State how many lines contain "joints", and write nothing except that count.
━━━
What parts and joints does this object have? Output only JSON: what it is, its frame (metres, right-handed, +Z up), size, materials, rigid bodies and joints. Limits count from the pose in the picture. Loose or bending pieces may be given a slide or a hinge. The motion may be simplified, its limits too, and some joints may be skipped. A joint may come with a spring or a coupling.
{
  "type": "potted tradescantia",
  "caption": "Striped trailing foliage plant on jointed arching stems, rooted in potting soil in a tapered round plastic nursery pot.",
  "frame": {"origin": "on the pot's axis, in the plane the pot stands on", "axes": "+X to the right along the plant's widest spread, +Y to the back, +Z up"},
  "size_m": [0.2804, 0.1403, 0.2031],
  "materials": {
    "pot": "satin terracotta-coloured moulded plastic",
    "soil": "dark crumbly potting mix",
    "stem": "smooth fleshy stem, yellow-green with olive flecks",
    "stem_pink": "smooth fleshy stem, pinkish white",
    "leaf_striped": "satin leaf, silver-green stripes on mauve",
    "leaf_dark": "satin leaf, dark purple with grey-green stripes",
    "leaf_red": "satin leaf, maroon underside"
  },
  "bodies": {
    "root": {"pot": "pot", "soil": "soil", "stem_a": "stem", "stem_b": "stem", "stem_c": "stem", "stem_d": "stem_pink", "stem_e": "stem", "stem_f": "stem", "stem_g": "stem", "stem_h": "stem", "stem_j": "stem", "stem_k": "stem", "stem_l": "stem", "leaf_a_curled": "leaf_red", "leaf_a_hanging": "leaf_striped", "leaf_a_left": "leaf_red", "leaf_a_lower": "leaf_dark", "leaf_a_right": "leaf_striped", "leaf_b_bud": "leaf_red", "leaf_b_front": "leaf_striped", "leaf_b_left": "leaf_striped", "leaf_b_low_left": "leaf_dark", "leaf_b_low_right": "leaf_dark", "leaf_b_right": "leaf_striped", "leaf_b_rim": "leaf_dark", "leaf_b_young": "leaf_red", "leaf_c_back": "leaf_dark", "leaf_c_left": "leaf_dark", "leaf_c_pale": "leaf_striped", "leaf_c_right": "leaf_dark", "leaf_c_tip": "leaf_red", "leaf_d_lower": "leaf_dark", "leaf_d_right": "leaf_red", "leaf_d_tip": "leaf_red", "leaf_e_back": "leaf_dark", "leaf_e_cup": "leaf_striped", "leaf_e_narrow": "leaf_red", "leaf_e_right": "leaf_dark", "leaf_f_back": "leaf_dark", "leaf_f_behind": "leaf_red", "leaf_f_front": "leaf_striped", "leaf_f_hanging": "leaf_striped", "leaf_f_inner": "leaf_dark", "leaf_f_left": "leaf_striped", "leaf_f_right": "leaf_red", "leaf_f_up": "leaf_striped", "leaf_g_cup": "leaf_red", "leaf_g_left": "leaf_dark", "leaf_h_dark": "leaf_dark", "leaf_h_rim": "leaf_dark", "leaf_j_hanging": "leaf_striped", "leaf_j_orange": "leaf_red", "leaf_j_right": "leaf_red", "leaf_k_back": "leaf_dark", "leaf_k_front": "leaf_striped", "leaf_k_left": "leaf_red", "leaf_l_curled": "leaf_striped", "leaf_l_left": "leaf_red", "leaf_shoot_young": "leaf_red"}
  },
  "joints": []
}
━━━
**Solution:** 2